His gait, his attitudes, his gestures, his bearing, his laugh-- all were vulgar and uncouth; his manners were the manners of a slave. Money and fine clothes could not mend these defects or cover them up; they only made them more glaring and the more pathetic.
The poor fellow could not endure the terrors of the white man's parlor, and felt at home and at peace nowhere but in the kitchen. The family pew was a misery to him, yet he could nevermore enter into the solacing refuge of the "nigger gallery"--that was closed to him for good and all.
But we cannot follow his curious fate further-- that would be a long story.
The false heir made a full confession and was sentenced to imprisonment for life. But now a complication came up. The Percy Driscoll estate was in such a crippled shape when its owner died that it could pay only sixty percent of its great indebtedness, and was settled at that rate.
But the creditors came forward now, and complained that inasmuch as through an error for which they were in no way to blame the false heir was not inventoried at the time with the rest of the property, great wrong and loss had thereby been inflicted upon them.
They rightly claimed that "Tom" was lawfully their property and had been so for eight years; that they had already lost sufficiently in being deprived of his services during that long period, and ought not to be required to add anything to that loss; that if he had been delivered up to them in the first place, they would have sold him and he could not have murdered Judge Driscoll; therefore it was not that he had really committed the murder, the guilt lay with the erroneous inventory.
Everybody saw that there was reason in this. Everybody granted that if "Tom" were white and free it would be unquestionably right to punish him--it would be no loss to anybody; but to shut up a valuable slave for life-- that was quite another matter.
As soon as the Governor understood the case, he pardoned Tom at once, and the creditors sold him down the river.
The Tragedy of Pudd'Nhead Wilson - Conclusion
Stay tuned.......
"In 32 years the majority will not be white. Better start learning to speak spanish." Stay tuned, don't underestimate white America's determination to maintain the whiteness of America. White America pays close attention to the sensus. If you think white America will stand by and allow America to become predominantly spanish in language you are kidding yourself.
"It's been the way that working class folks (including black people) have gotten stuff." True. But I think when it comes to Black American and Black politics white America has adapted to agitatation (and other Black political and social strategies), whitch is why, in my opinion, Blacks have progressively gotten less and less over the past 30 years.
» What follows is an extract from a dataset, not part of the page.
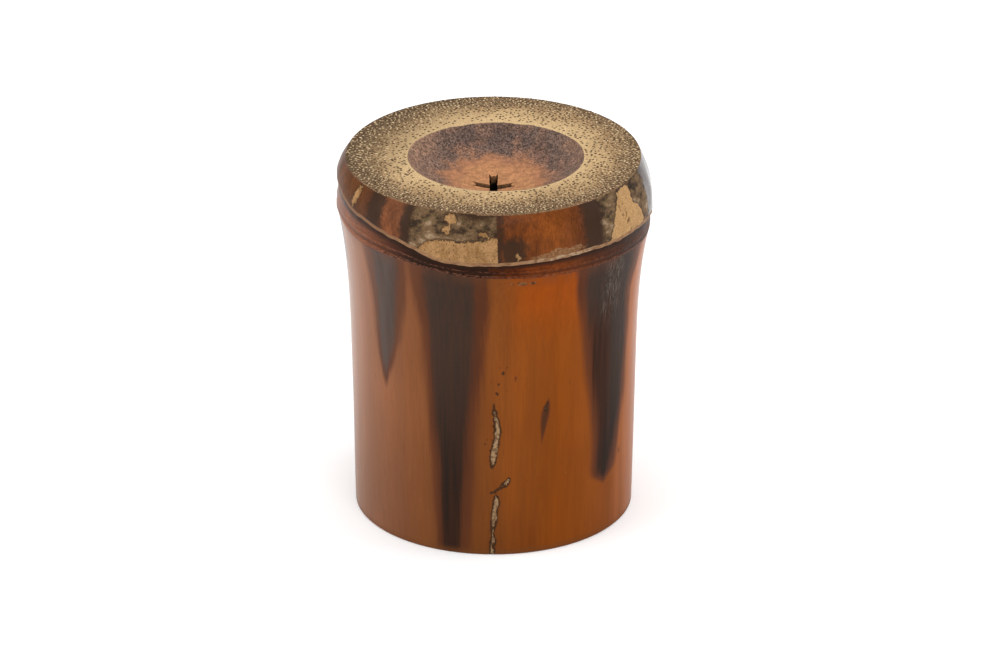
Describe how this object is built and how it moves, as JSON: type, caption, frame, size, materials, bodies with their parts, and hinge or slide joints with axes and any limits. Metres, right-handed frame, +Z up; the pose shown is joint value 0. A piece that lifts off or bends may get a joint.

"....racism hurts white people to, I fully agree." I don't. To me, there is an obvious advantage to white racism - maintaining white power. It is how they got/stole power in the first place. It is how they grew their power. And it is how they keep it.
"....it woud appear the game plan has to be far more inclusive to attain the gains looked...." Inclusive for who, whites? I think we have been far too inclusive to them for far too long with little return.
"It is time to broaden the base of support for black politicians to include whites and latinos and time to get rid of anachronistic groups like The Black Caucus.....The old organizations have become moribund, corrupt, or defunct." I agree that that groups like the Congressional Black Caucus (and I'd include the NAACP, Urban League, et. al) have become old and have reach their peek. But, again, I don't think we should be in the business of including others in our cause. I conuld be wrong but I think we have been tyring this game for a long time and I don't think its worked all that well. Inspite of ourselves, we have, and continue to be, the most inclusive group in America. I think its time be more politically and strategically selfish in our cause.
...Inclusive, or excluded?
"...I think we have been far too inclusive to them for far too long with little return."
"...I think we have been tyring this game for a long time and I don't think its worked all that well. Inspite of ourselves, we have, and continue to be, the most inclusive group in America. I think its time be more politically and strategically selfish in our cause."
~
I'll confess to struggling in trying to follow your train of thought.
In an urban area, maybe that holds true. How does your scenario play out in suburban and rural areas?
Does this mean the whole black populace move to one self-sufficient strong hold somewhere?
(..When you say 'far too inclusive' what exactly does that mean? I don't think you're exactly espousing actions like moving to Liberia, or something like that, are you?)
My thinking has always been that a big part of the struggle to this day is to have minority businesses, academics, athletes, entertainers and just plain old everyday people to get recognized beyond their immediate culture, no?
Or are you saying that we need to view things from a more pre-integration model?
(Again, I may not be even remotely following you at all...)
If you have the time, please expound on how you envision becoming more politically and strategically selfish
I'm genuinely curious to know what I'm missing out on in your perspective...
I understand your point,
I understand your point, Clone.
That said, some of what mainstream America accepts as truth is just plain false or ignores plain facts. The forced labor of black peoples didn't end until the 50s. The last family didn't gain their freedom until the 60s.
Unequal educational opportunities still exist. "Deliberate speed" for some states meant schools weren't integrated until the 70s.
Then let's talk about FHA loans that were given to whites and not blacks. Let's talk about red-lining.
The sins weren't committed "generations ago." To the extent that some sins are not illegal, it was hardly one generation ago that they ended. The truth is, individuals working, living, and studying today have benefitted in tangible ways from past and present racism. Your method of making the issue one of giving people a second chance no matter who they are will work. That I don't doubt. But until we deal with truth and facts, racism will just find another way to manifest itselt and limit the opportunities of people of color.
Osiris - I for one have no doubts about white people's ability to maintain white supremacy no matter the demographic make-up. But there are some ways that racism hurts white people the same way sexism hurts men. That's not to say racism doesn't give real and tangible benefits to white people. That's just to say that there are some drawbacks that aren't so real and tangible.
That said, some of what
Common sense as regards Black folks is wrong.
Still thinking
Back to agitation, I think my problem with it is that it has become a publicist's tool as well as a political tool, and it's getting harder to tell one from the other.
I guess "publicist's tool" is my "as free of connotations as possible" version of the second motivation Spence listed.